▸ Supplied data

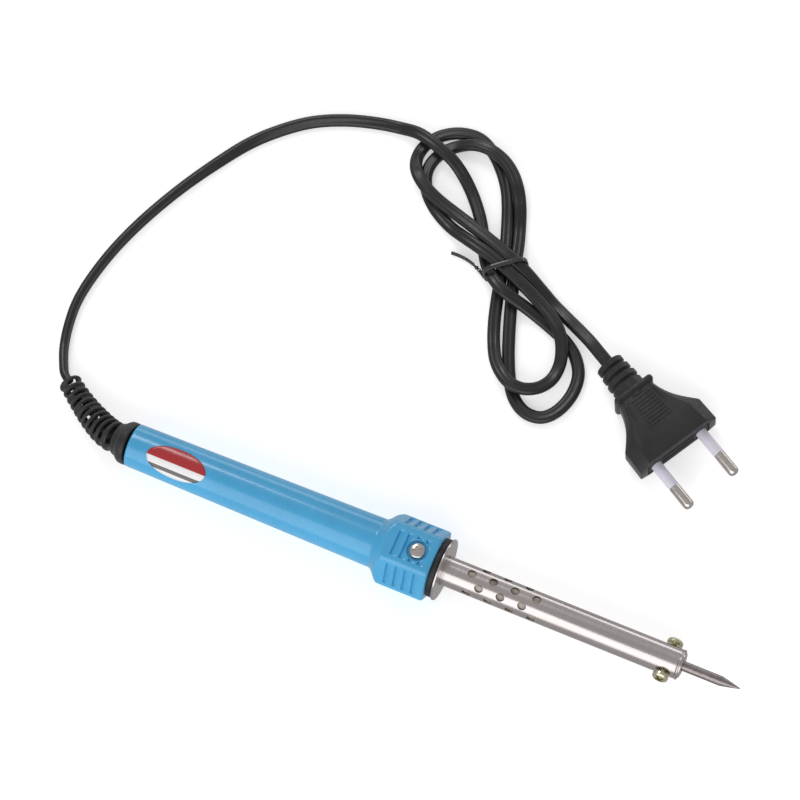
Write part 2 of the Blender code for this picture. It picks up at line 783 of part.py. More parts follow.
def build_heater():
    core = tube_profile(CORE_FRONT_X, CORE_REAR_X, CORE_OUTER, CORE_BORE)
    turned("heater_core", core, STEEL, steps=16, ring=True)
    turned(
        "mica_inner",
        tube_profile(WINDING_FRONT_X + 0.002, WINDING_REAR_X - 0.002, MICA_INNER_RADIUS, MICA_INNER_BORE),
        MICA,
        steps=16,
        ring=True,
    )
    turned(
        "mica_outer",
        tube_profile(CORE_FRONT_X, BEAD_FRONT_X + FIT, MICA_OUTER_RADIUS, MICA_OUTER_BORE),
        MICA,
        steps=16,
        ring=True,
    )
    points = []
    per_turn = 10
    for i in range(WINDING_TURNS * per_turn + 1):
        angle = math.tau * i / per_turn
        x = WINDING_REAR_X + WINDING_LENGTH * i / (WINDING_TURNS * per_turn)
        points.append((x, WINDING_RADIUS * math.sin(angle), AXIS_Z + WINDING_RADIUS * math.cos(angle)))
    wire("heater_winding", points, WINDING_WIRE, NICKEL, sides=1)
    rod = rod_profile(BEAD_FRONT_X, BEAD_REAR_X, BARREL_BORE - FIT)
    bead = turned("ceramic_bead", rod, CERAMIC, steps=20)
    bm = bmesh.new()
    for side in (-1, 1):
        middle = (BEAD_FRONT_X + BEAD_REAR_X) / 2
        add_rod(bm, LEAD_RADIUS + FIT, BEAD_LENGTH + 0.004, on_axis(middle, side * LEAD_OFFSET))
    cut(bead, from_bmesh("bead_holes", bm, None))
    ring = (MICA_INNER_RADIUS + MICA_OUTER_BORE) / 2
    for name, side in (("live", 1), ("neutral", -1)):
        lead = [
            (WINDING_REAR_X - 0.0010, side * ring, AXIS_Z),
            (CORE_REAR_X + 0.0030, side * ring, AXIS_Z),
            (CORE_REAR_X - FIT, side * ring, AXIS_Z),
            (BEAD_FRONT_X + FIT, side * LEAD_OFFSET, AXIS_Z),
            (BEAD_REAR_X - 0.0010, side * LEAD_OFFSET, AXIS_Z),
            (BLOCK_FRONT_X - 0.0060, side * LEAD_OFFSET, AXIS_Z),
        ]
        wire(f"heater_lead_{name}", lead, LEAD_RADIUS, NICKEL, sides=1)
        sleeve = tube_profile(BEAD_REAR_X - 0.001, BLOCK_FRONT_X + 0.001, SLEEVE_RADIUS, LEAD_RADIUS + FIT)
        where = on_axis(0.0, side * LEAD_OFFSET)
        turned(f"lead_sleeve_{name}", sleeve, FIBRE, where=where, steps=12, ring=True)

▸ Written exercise
Return all of the data precisely as it appears.

▸ Worked solution
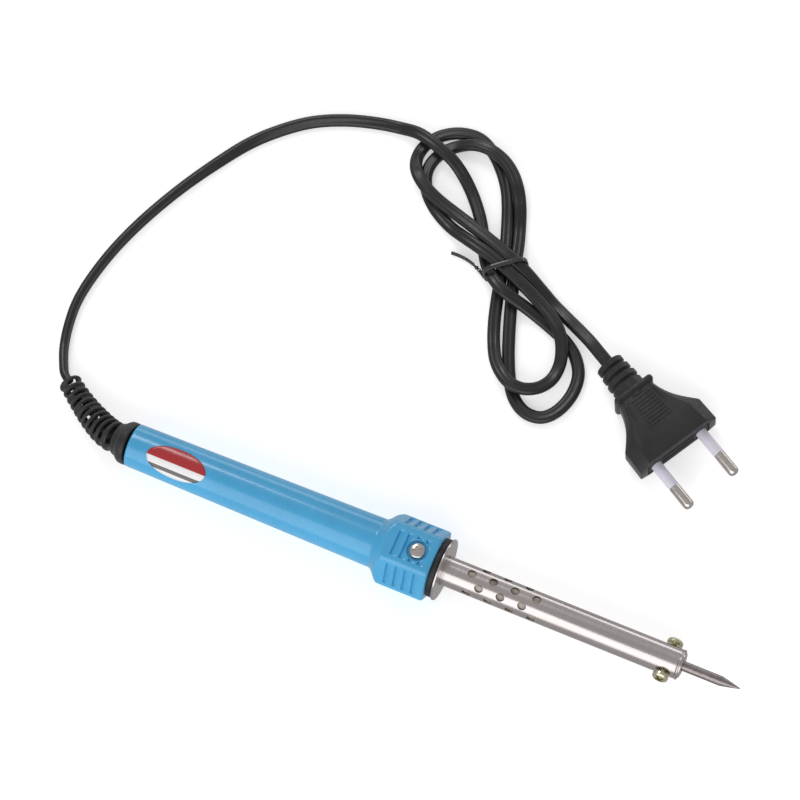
Write part 2 of the Blender code for this picture. It picks up at line 783 of part.py. More parts follow.
def build_heater():
    core = tube_profile(CORE_FRONT_X, CORE_REAR_X, CORE_OUTER, CORE_BORE)
    turned("heater_core", core, STEEL, steps=16, ring=True)
    turned(
        "mica_inner",
        tube_profile(WINDING_FRONT_X + 0.002, WINDING_REAR_X - 0.002, MICA_INNER_RADIUS, MICA_INNER_BORE),
        MICA,
        steps=16,
        ring=True,
    )
    turned(
        "mica_outer",
        tube_profile(CORE_FRONT_X, BEAD_FRONT_X + FIT, MICA_OUTER_RADIUS, MICA_OUTER_BORE),
        MICA,
        steps=16,
        ring=True,
    )
    points = []
    per_turn = 10
    for i in range(WINDING_TURNS * per_turn + 1):
        angle = math.tau * i / per_turn
        x = WINDING_REAR_X + WINDING_LENGTH * i / (WINDING_TURNS * per_turn)
        points.append((x, WINDING_RADIUS * math.sin(angle), AXIS_Z + WINDING_RADIUS * math.cos(angle)))
    wire("heater_winding", points, WINDING_WIRE, NICKEL, sides=1)
    rod = rod_profile(BEAD_FRONT_X, BEAD_REAR_X, BARREL_BORE - FIT)
    bead = turned("ceramic_bead", rod, CERAMIC, steps=20)
    bm = bmesh.new()
    for side in (-1, 1):
        middle = (BEAD_FRONT_X + BEAD_REAR_X) / 2
        add_rod(bm, LEAD_RADIUS + FIT, BEAD_LENGTH + 0.004, on_axis(middle, side * LEAD_OFFSET))
    cut(bead, from_bmesh("bead_holes", bm, None))
    ring = (MICA_INNER_RADIUS + MICA_OUTER_BORE) / 2
    for name, side in (("live", 1), ("neutral", -1)):
        lead = [
            (WINDING_REAR_X - 0.0010, side * ring, AXIS_Z),
            (CORE_REAR_X + 0.0030, side * ring, AXIS_Z),
            (CORE_REAR_X - FIT, side * ring, AXIS_Z),
            (BEAD_FRONT_X + FIT, side * LEAD_OFFSET, AXIS_Z),
            (BEAD_REAR_X - 0.0010, side * LEAD_OFFSET, AXIS_Z),
            (BLOCK_FRONT_X - 0.0060, side * LEAD_OFFSET, AXIS_Z),
        ]
        wire(f"heater_lead_{name}", lead, LEAD_RADIUS, NICKEL, sides=1)
        sleeve = tube_profile(BEAD_REAR_X - 0.001, BLOCK_FRONT_X + 0.001, SLEEVE_RADIUS, LEAD_RADIUS + FIT)
        where = on_axis(0.0, side * LEAD_OFFSET)
        turned(f"lead_sleeve_{name}", sleeve, FIBRE, where=where, steps=12, ring=True)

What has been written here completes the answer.